Ch Margaux 1er Cru Margaux
Oh how we all loved this wine! I noted back in 2006 about this great cuvee, “A wine which possesses the hallmarks of greatness”, and that is most definitely the case. For many it was their wine of the night. Deep opaque in colour, hints of iodine and striking Black Forest fruits on the nose. This wine is almost perfect in its texture. The fruit is generous and rich, without excess. There is breadth and sweetness and the ripe tannic content sits beautifully underneath. A wine all about pleasure and possesses that wonderful feminity for which great Margaux is famed. Stunning.
Ch Grand Puy Lacoste 5ème Cru Pauillac
A wine which punches totally over and above its 1855 classification. Few wines express better their appellation’s origins than Francois Xavier Borie’s superb estate in Pauillac. Hints of truffle and eucalyptus, it is chunky and firm but in a positive Pauillac way. It is always direct with its drive of cassis fruit. Sweet, full, and long, a real classic and one of the buys of the vintage.
Ch Lynch Bages 5ème Cru Pauillac
Typically Pauillac, with its striking blackcurrant and eucalyptus flavours. This is a firm direct style, with a natural drive of tannic intensity. A little more reserved than the Grand Puy Lacoste and will benefit from further development in the bottle.
Ch Pontet Canet 5ème Cru Pauillac
A cool herbal minted aroma. This wine was one that split opinions. One of the most noticeably direct and tannic wines, it is a real powerhouse, expressing masculinity whilst retaining sweet black fruit flavours. It wasn’t my favourite but I can certainly appreciate its appeal.
Ch Pichon Lalande 2ème Cru Pauillac
Arguably the most controversial wine of the vintage. Its reputation has never recovered from the savage tasting note it received from Robert Parker. I have tasted it on a number of occasions: sometimes it delights and occasionally it has been slightly muted. Last night was most definitely its night. I loved it. Yes, it is a wine out of context with many for the vintage, but boy is it graceful and harmonious. Hints of vanilla pod and herbal fruits, it is subtle, elegant and just a style that you want to drink. I love it as a superb wine in its own right.
Ch Pichon Baron 2ème Cru Pauillac
This is an exceptional Pichon Baron, snapping at the heels of the First Growths! Deep opaque colour. Rich dark cassis and black cherry aromas and flavours with hints of fresh tobacco leaf. Opulent and generous with a touch of the Orient about it. Very layered, the fruit coats the tannic density. Very, very long and a wine of huge class. Fabulous.

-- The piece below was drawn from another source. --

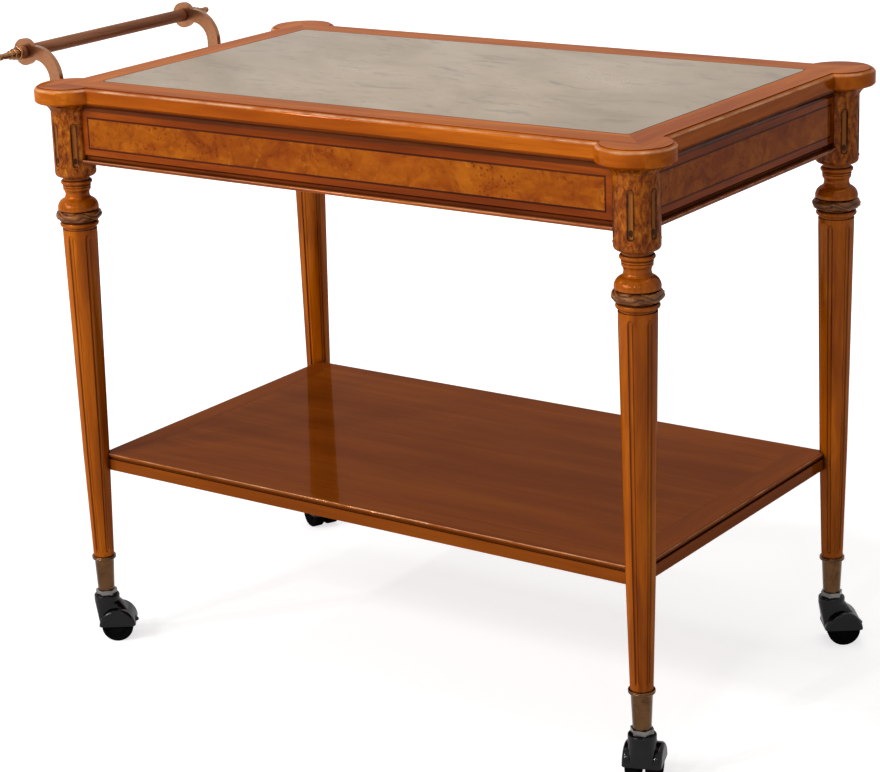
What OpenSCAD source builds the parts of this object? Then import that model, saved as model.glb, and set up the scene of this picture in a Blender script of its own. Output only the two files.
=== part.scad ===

Ch Mouton Rothschild 1er Cru Pauillac
Deep garnet colour, almost brash in its boldness of fruit character. Layers of dark Black Forest fruits with hints of graphite on the nose. In the palate it is a full and powerfully textured wine. The initial attack is full of deep dense dark fruits, with a firm drive of tannic intensity. This is a gutsy wine with a long life ahead of it. Certainly eye catching in the First Growth line up.
Ch Lafite Rothschild 1er Cru Pauillac
After the primeur tastings in 2006 when considering my wine of the vintage I surmised of this extraordinary wine: “… certainly this Lafite would have to be right up there.” 12 years on and I am hard pushed to name a favourite amongst the amazing flight of First Growths. But if forced this was my wine of the night! It really does deserve a flawless score of 20/20. Typically Pauillac with hints of graphite and fresh tobacco leaf, this exceptional wine somehow balances refinement and grace with understated power. A wine so full of energy and yet beautifully subtle. It is almost fully aware of its greatness that it doesn’t have to shout from the roof tops. A wine of supreme balance which I dream to have the opportunity to drink when it reaches its absolute prime.
Ch Latour 1er Cru Pauillac
The hardest wine to assess as there was a surprising degree of bottle variation on the night, but the best bottles showed breeding and class. If Lafite is all about subtlety, this a wine with unreserved brooding power. Molasses, liquorice and dark blackberry fruits, this is deeply intense, massively full, with a feeling of rich sweetness. It really is the epitome of the raw power that the very best 2005s have. A wine with a huge life ahead of it, as it is a long way away from its peak.
To conclude this was an extraordinary night’s tasting, the likes of which I will not have for a very long time again. But most importantly of all, ignore the doubters: 2005 is most definitely up there with the greats! I personally would like to thank the generosity of so many friends within the wine industry and beyond who donated such a wonderful selection of auction prizes and to thank the amazing group of guests helping the evening to raise just over £300,000 for the two great causes of the night, The James Wentworth-Stanley Memorial Fund and The Bee Hive.